▶ [TASK DIRECTIONS] Your task is to repeat only the lines from the one with "for name, start, width" through the one with "if empty is", exactly as they stand, both ends included.

▶ [AVAILABLE DATA]
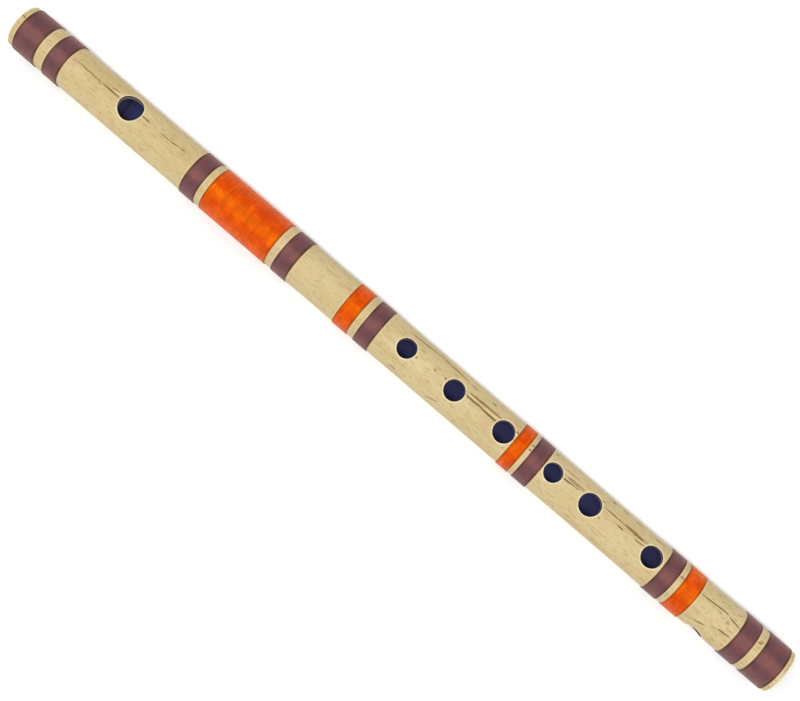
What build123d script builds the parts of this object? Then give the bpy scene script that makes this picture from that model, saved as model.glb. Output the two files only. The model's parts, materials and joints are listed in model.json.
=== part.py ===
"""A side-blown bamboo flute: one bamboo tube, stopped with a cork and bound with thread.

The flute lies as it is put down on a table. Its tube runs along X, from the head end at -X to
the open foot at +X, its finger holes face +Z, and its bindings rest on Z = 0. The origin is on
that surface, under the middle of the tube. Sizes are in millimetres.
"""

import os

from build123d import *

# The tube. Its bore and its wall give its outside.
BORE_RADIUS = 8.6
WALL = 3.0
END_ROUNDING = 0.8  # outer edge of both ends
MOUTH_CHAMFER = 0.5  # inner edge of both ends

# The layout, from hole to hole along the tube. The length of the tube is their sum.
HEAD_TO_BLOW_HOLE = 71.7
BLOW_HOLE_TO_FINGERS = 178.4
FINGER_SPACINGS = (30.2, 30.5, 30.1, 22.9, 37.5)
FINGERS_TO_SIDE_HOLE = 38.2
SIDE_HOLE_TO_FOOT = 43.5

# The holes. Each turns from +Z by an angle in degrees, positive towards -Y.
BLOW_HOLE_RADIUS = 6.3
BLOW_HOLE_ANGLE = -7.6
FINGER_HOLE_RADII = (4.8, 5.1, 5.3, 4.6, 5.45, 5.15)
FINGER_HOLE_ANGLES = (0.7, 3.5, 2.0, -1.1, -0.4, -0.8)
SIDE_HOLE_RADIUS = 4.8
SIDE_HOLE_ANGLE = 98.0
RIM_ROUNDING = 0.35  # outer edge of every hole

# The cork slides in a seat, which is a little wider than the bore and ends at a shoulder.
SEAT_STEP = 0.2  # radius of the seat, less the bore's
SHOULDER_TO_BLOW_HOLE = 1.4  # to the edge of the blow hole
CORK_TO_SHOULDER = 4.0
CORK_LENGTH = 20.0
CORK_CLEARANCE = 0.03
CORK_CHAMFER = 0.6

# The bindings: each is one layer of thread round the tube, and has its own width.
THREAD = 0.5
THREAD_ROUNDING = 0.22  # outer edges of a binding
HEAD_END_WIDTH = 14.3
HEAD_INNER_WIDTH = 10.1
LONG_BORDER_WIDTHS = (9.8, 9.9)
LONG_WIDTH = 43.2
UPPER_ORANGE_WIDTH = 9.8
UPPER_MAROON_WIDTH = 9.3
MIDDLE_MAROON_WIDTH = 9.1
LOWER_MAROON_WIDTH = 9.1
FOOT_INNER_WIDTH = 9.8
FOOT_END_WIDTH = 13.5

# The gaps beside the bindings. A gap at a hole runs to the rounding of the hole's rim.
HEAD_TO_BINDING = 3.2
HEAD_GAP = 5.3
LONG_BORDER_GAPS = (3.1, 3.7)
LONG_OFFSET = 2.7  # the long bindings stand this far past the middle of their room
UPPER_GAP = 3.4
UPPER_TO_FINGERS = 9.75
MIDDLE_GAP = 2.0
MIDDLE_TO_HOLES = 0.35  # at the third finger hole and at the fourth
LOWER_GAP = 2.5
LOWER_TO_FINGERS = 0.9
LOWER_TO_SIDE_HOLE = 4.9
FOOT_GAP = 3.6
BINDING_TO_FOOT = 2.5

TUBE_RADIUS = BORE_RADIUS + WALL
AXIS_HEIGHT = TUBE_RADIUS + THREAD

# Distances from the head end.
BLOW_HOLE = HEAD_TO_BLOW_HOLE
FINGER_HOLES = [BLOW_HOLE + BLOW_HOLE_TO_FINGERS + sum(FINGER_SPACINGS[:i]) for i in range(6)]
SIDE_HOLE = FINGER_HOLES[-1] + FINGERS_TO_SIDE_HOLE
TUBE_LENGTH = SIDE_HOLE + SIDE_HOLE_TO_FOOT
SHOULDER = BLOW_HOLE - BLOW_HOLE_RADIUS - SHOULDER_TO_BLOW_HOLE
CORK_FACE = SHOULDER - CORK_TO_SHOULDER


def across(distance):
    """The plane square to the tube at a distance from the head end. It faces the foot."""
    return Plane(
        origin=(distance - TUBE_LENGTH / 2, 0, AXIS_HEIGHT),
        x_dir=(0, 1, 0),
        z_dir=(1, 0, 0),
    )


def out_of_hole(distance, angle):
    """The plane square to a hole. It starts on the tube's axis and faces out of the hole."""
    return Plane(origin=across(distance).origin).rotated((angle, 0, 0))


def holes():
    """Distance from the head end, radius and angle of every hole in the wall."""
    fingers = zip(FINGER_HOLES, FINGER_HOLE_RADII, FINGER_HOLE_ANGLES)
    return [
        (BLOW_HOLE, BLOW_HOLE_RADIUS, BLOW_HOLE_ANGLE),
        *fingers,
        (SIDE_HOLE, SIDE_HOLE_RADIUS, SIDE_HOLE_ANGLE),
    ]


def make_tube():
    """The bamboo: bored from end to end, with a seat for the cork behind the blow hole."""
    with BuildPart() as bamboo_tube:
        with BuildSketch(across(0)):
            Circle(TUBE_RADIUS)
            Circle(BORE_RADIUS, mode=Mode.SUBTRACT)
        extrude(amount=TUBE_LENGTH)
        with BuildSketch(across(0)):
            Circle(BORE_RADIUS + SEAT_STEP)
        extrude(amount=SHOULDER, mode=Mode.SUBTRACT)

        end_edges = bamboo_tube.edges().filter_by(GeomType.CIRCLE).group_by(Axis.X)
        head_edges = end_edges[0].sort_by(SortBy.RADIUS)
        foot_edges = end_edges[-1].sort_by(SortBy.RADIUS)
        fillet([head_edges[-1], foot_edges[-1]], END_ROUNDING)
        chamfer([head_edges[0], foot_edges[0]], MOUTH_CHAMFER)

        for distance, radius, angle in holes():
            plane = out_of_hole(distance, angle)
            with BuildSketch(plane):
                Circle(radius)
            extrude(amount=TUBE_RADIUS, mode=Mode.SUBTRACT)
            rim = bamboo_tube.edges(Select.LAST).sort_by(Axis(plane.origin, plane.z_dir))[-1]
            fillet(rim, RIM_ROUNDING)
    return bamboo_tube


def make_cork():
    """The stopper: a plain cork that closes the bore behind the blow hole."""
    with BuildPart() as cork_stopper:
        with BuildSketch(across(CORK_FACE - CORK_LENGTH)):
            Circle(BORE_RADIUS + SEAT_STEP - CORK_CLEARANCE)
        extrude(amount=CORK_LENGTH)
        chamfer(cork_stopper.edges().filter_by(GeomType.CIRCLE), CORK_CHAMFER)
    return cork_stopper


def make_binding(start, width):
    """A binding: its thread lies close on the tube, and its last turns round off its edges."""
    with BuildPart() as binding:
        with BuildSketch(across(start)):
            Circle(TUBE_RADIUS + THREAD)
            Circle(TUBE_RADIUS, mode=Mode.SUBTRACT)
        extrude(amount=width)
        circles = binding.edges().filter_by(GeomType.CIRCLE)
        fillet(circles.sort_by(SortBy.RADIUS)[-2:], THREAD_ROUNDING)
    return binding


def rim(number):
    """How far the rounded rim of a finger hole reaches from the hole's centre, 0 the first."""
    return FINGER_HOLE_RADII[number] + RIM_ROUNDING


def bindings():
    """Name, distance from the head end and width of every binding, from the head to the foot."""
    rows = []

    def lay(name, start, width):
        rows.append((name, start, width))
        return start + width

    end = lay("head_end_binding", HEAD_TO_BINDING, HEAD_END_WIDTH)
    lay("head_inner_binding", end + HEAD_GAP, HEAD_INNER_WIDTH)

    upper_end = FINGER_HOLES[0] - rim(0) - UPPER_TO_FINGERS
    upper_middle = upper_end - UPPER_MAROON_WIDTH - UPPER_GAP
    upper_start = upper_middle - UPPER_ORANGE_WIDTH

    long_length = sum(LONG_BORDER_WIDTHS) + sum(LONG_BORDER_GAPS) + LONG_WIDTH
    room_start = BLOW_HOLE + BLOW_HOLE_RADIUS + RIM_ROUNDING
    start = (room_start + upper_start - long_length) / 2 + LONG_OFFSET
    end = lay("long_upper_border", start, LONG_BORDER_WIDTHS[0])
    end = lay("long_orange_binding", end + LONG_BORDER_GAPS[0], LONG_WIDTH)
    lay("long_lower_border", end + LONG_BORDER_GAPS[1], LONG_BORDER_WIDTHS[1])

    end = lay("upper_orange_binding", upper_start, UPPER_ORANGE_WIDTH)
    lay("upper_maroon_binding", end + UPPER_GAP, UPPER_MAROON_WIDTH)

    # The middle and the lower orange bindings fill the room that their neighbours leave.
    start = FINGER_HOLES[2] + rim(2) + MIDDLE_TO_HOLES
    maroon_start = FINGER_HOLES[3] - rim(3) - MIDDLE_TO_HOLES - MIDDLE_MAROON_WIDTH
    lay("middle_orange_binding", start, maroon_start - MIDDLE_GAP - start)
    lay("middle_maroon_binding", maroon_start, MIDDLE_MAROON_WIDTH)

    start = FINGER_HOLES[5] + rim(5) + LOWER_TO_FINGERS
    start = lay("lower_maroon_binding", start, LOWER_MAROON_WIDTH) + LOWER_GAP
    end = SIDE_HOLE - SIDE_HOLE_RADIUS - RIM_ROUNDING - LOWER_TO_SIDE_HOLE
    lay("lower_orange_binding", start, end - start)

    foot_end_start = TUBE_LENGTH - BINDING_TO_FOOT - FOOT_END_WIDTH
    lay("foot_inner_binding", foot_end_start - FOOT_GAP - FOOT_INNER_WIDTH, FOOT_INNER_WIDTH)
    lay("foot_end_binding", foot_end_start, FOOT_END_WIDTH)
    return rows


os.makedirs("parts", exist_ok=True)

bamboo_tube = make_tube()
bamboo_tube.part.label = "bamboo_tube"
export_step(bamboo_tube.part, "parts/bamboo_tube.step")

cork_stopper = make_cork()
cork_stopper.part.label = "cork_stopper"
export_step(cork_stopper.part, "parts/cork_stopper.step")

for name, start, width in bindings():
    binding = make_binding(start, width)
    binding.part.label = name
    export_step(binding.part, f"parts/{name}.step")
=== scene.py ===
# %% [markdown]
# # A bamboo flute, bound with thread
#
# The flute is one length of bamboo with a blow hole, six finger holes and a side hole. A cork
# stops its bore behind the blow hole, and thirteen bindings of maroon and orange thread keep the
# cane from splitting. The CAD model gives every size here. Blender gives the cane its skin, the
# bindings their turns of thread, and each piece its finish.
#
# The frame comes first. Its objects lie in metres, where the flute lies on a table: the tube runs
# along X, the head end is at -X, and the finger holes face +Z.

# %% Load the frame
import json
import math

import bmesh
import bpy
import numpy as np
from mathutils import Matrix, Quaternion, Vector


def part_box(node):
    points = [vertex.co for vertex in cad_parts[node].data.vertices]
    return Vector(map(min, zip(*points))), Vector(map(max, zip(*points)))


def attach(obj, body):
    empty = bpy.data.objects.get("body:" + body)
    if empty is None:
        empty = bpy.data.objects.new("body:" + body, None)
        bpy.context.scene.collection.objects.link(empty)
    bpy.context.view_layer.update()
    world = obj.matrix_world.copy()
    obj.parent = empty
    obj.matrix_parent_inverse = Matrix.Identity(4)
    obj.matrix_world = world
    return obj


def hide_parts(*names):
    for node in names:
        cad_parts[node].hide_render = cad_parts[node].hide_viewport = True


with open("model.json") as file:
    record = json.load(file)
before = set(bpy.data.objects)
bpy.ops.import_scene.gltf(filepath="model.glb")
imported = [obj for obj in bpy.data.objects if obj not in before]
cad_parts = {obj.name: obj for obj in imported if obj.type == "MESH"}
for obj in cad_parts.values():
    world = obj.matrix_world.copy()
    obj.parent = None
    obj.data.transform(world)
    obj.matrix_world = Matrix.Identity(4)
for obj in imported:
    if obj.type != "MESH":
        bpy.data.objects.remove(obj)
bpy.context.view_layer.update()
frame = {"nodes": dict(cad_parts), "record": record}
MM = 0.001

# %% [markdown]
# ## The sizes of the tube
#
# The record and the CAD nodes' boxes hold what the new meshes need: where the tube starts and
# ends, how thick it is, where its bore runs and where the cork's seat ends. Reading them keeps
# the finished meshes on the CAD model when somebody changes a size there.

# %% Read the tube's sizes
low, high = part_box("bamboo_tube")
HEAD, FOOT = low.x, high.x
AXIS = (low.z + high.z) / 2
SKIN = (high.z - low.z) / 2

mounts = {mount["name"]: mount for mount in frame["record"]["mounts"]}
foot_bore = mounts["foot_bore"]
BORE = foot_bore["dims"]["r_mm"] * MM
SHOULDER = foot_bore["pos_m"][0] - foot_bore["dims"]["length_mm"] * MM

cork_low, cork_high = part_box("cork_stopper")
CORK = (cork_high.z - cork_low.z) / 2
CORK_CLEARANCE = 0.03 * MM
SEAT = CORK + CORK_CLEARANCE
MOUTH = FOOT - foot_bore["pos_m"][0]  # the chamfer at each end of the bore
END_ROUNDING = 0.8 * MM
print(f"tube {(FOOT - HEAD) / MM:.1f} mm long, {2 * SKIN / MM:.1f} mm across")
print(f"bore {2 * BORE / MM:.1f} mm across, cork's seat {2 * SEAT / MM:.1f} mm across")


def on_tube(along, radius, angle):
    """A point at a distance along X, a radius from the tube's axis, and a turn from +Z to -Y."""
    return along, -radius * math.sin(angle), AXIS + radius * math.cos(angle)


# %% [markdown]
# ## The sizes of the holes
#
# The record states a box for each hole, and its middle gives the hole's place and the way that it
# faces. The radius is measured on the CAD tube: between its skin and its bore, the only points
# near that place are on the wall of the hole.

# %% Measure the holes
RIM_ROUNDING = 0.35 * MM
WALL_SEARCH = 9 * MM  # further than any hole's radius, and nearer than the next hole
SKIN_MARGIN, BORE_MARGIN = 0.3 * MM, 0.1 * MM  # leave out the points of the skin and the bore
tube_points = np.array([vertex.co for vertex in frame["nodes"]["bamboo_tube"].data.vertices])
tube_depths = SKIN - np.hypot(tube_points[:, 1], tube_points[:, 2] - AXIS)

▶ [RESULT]
for name, start, width in bindings():
    binding = make_binding(start, width)
    binding.part.label = name
    export_step(binding.part, f"parts/{name}.step")
=== scene.py ===
# %% [markdown]
# # A bamboo flute, bound with thread
#
# The flute is one length of bamboo with a blow hole, six finger holes and a side hole. A cork
# stops its bore behind the blow hole, and thirteen bindings of maroon and orange thread keep the
# cane from splitting. The CAD model gives every size here. Blender gives the cane its skin, the
# bindings their turns of thread, and each piece its finish.
#
# The frame comes first. Its objects lie in metres, where the flute lies on a table: the tube runs
# along X, the head end is at -X, and the finger holes face +Z.

# %% Load the frame
import json
import math

import bmesh
import bpy
import numpy as np
from mathutils import Matrix, Quaternion, Vector


def part_box(node):
    points = [vertex.co for vertex in cad_parts[node].data.vertices]
    return Vector(map(min, zip(*points))), Vector(map(max, zip(*points)))


def attach(obj, body):
    empty = bpy.data.objects.get("body:" + body)
    if empty is None:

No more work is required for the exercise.